Çünkü böyle durumlarda, “o eylem aslında suçtur” , “bu kişi de aslında suçludur” mantığıyla yürürseniz, nerede duracağınızı bilemez hale gelirsiniz. Geçen gün Ogün Samast bir “kendini kurtarma taktiği” denedi ve yazdıkları yazılarla onu “gaza getiren” birilerinden söz etti. O bunları bir taktik olarak söyledi söylemesine, ama çok mu yanlıştı söyledikleri? Evet, suç “bireysel”dir; Hrant hakkında nefret yaratmak üzere ağzı köpürerek yazı yazan (ya da onu öylece yayımlayan) kişi, gidip Ogün Samast’a tabanca vermedikçe ve “Hrant Dink’i öldür” demedikçe, mahkemeye çıkarılamaz. Ama insanî vicdan diye bir başka mahkeme de vardır ve koca bir toplumu bildiğimiz bütün bu olayları gerçekleştirecek derecede zıvanadan çıkarmış kişiler de oradan geçmişlerdir; daha da geçeceklerdir.
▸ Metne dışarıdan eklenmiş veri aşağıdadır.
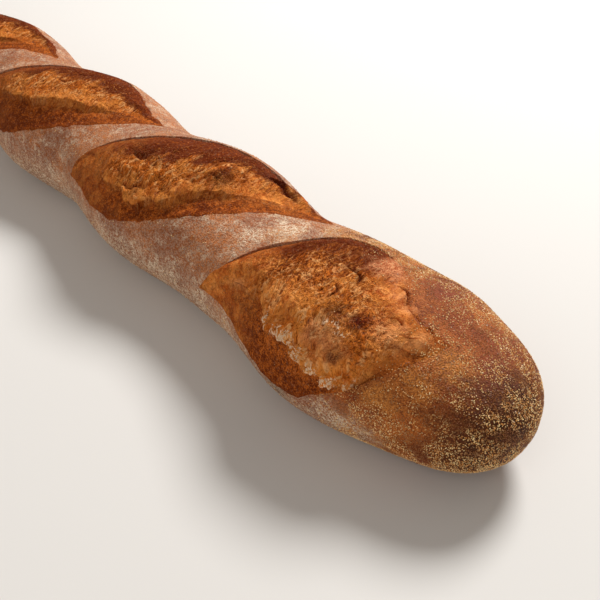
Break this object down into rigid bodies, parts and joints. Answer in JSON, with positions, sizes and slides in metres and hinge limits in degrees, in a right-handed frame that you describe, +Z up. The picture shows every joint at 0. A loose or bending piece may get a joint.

Bunları yazarken aklımda Ergenekon, onun çevresinde oluşan duygular, öfkeler, hırslar, ideolojik kompleksler var. İki gündür yazdığım gibi, son analizde toplumca yarattığımız birtakım değerlerin dışında davranmamış, şimdi bu davalarda bir şekilde yargılanan, suçlanan kişilerin birçoğu. Dolayısıyla, “yargılanmasınlar” diyecek halim yok tabii. Ama o ideolojinin kendisini alkışlamaya, eğitim kurumlarına giden herkese bu hastalıklı ideolojiyi “değer” diye vermeye devam ederek, bir yandan da bu yargılamayı yapmakta ciddi bir çelişki var. O adamlara JİTEM gibi örgütler kurduran, o kanlı 1 Mayıs’ı ya da şimdi bir kısmının kemiklerini toplu mezarları kazarak bulduğumuz, “faili meçhul” cinayete kurban edilen onca kişiyi öldürme planlama hakkını veren, Maraş’ları, Çorum’ları örgütleyen, Danıştay ya da kilise cinayeti yaptıran bir koca “milliyetçi ideoloji”, durduğu yerde duruyor. Ona dokunan yok, kutsallığı hakkında söz söyleyen yok.

Bana göre sorun şu ya da bu somut kişiyle uğraşmaktan çok, bu soyut ideolojiyle, bu anlayışla, bu zihniyetle hesaplaşmaktır. Bu suçları işlemiş kişilerin ortaya çıkarılması, teşhir edilmesi mutlaka gerekir. Ama bu insanlar durup dururken ya da “zevk için” yapmadılar, şimdi dava konusu haline gelen işleri. Bir ideolojik yükleme sonucu böyle insanlar oldular. O ideoloji orada öyle işledikçe bu insanların da yenileri yetişecek.

Üstelik, besbelli şu anda yargılananlar da, kendilerinde en ufak suç bulmaya hazır değiller. Çünkü ideolojilerinin kendilerine emrettiği biçimde davrandıklarına inanıyorlar.